### DATA LINES
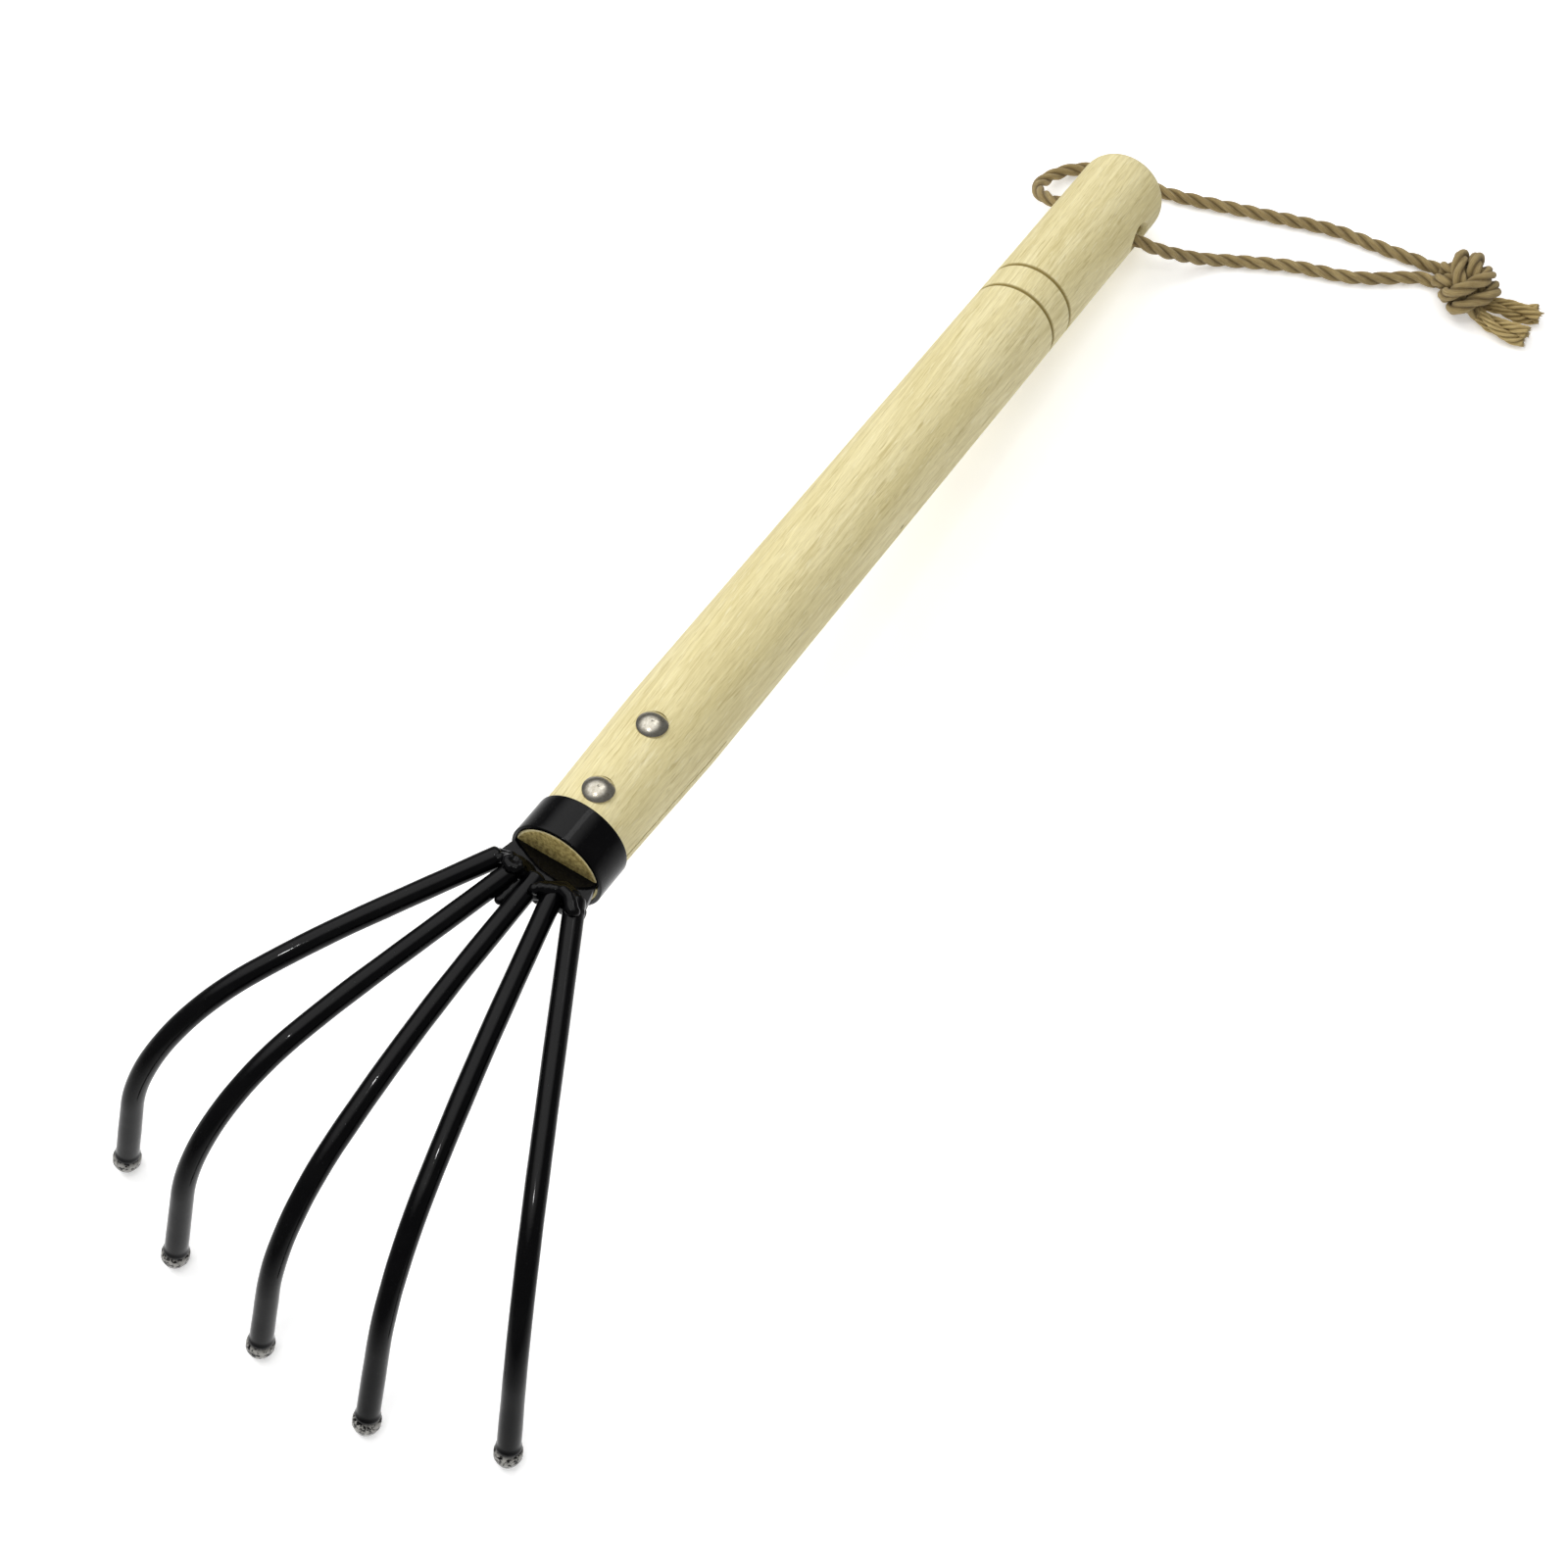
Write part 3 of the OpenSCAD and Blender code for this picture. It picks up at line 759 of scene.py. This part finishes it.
def groove_depth(away):
    """Depth of a V groove at a distance from its middle, with its edges and its bottom a little worn."""
    worn = 0.12 * MM
    straight = GROOVE_DEPTH * (1 - away / GROOVE_HALF)
    return 0.5 * (straight + math.sqrt(straight**2 + worn**2)) - 0.02 * MM if straight > -0.5 * MM else 0.0


def hole_cutter(place):
    """Trumpet-ended bar across the handle, for the cord's hole and its two flared mouths."""
    run = GRIP_R + 2 * MM
    stations = np.linspace(-run, run, 61)
    profile = []
    for x in stations:
        out = max(0.0, (abs(x) - (GRIP_R - MOUTH_FLARE)) / MOUTH_FLARE)
        profile.append((x, HOLE_R + (MOUTH_R - HOLE_R) * out**1.6))
    turn = Matrix.Translation((HOLE_POS, 0, 0)) @ Matrix.Rotation(math.pi / 2, 4, "Z")
    return lathe("hole_cutter", profile, 72, place @ turn)


def box_cutter(low, high, place):
    """A box between two corners, for cutting."""
    corners = [(x, y, z) for x in (low[0], high[0]) for y in (low[1], high[1]) for z in (low[2], high[2])]
    faces = [(0, 1, 3, 2), (4, 6, 7, 5), (0, 4, 5, 1), (2, 3, 7, 6), (0, 2, 6, 4), (1, 5, 7, 3)]
    return make_piece("box_cutter", corners, faces, place)


def radius_behind(back):
    """The handle's radius at a distance behind its front end, along a straight taper."""
    return GRIP_R - (GRIP_R - NECK_R) * max(0, 1 - (back - FERRULE_LEN) / TAPER_LEN)


def upright_cutter(x, low, high, radius, place):
    """A round bar that stands at x on the handle's axis, for cutting."""
    turn = Matrix.Translation((x, 0, 0)) @ Matrix.Rotation(-math.pi / 2, 4, "Y")
    return lathe("bore_cutter", [(low, radius), (high, radius)], 64, place @ turn)


def slot_cutters(place):
    """Cutters for the tang's slot. It is open across the tenon. Behind the ferrule it is as wide as the tang,
    and only a thin line beside the tang's lower face reaches the handle's sides."""
    low, high, wide = TANG_TOP - TANG_T, TANG_TOP, CUT_REACH
    back, neck = HANDLE_LEN - TANG_IN, HANDLE_LEN - FERRULE_LEN
    play, half = CLEARANCE, TANG_W / 2 + CLEARANCE
    return [
        box_cutter((neck + 1 * MM, -wide, low - play), (HANDLE_LEN + 2 * MM, wide, high + play), place),
        box_cutter((back - play, -half, low - play / 2), (neck + 2 * MM, half, high + play / 2), place),
        box_cutter((back - play / 2, -wide, low - play / 3), (neck + 3 * MM, wide, low + SLOT_MOUTH), place),
    ]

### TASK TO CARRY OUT
Print exactly, and only, the lines beginning at the top of the listing and ending at the line with "return 0.5 *".

### FINAL RESULT
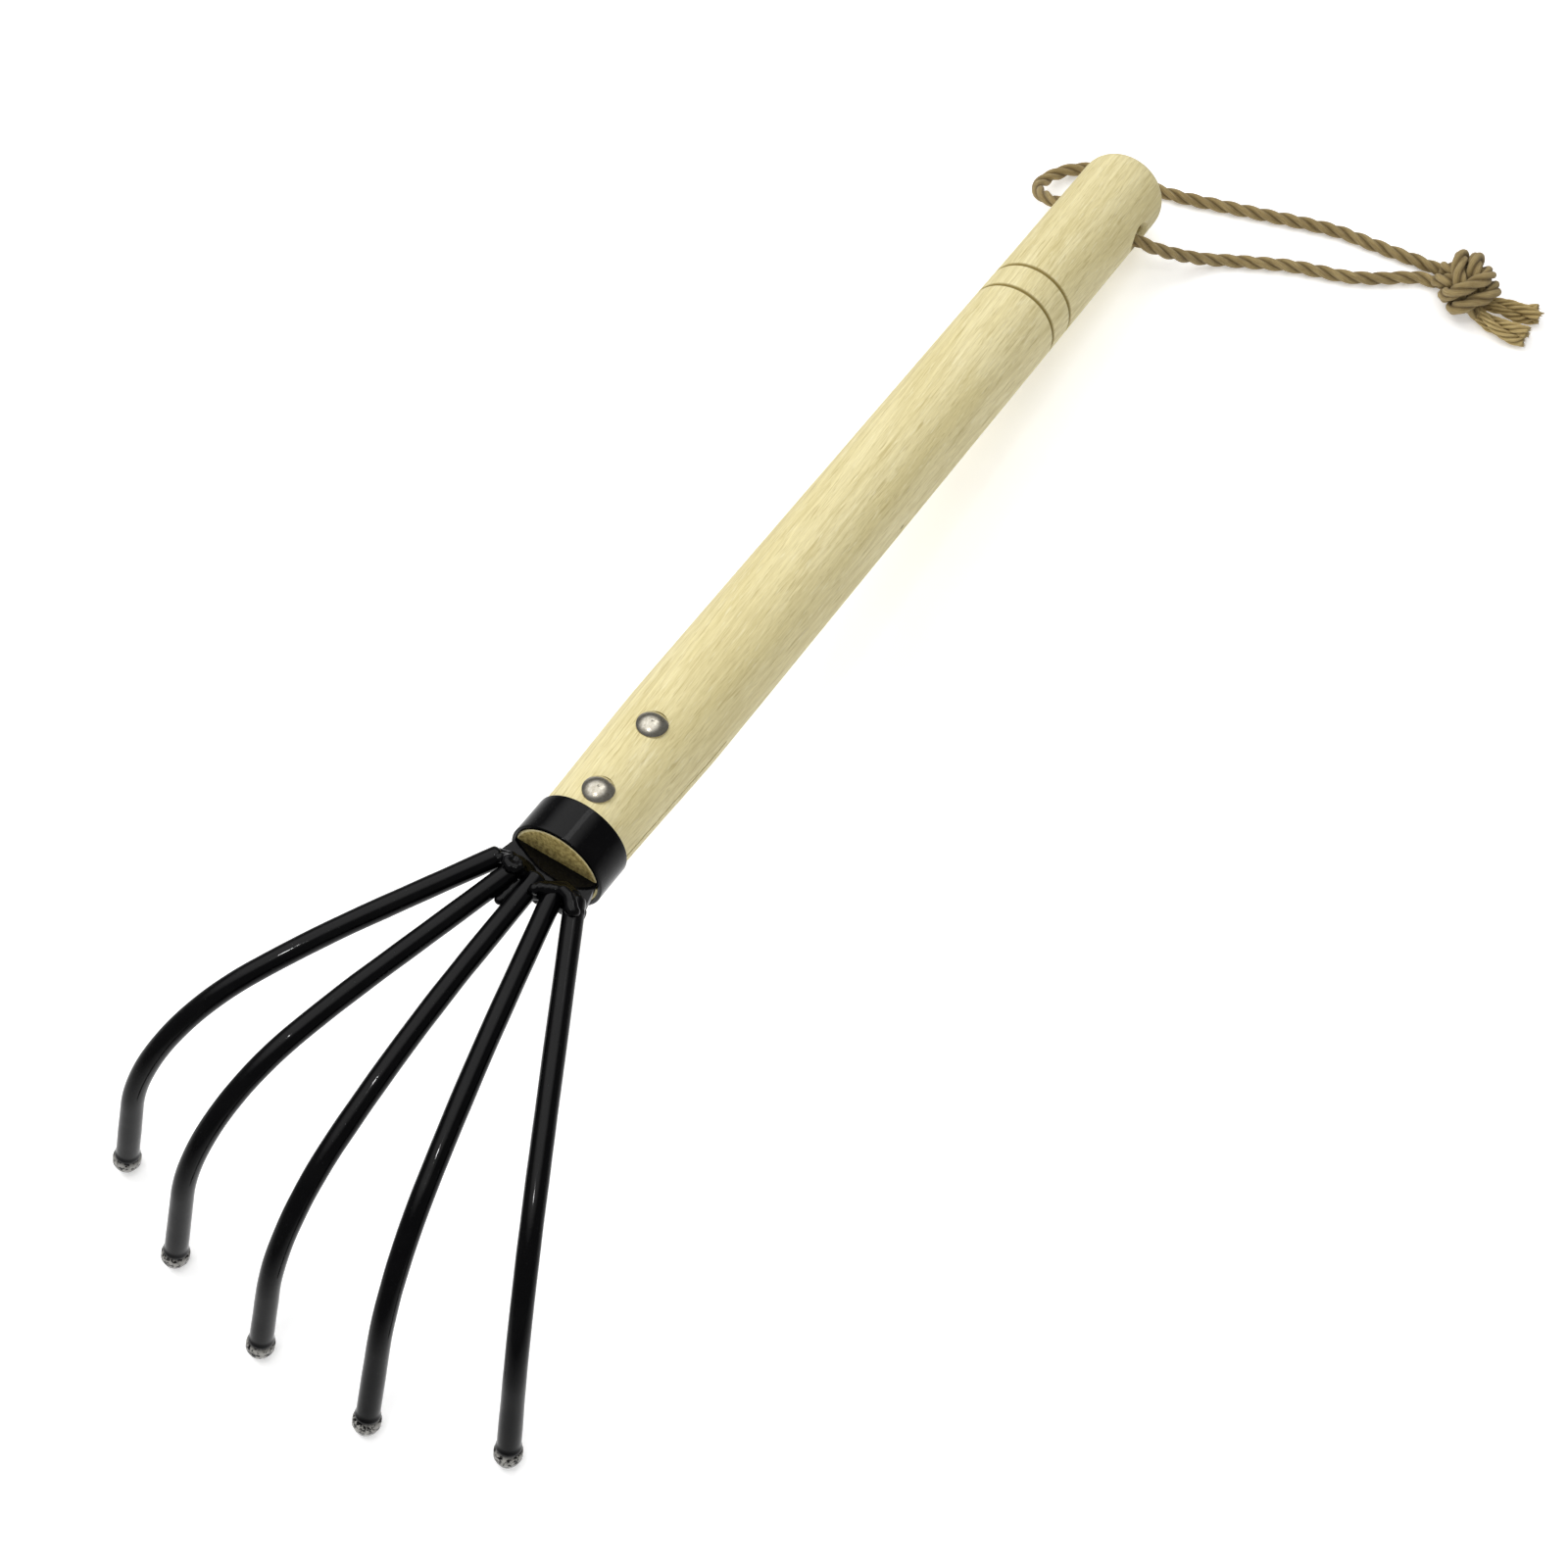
Write part 3 of the OpenSCAD and Blender code for this picture. It picks up at line 759 of scene.py. This part finishes it.
def groove_depth(away):
    """Depth of a V groove at a distance from its middle, with its edges and its bottom a little worn."""
    worn = 0.12 * MM
    straight = GROOVE_DEPTH * (1 - away / GROOVE_HALF)
    return 0.5 * (straight + math.sqrt(straight**2 + worn**2)) - 0.02 * MM if straight > -0.5 * MM else 0.0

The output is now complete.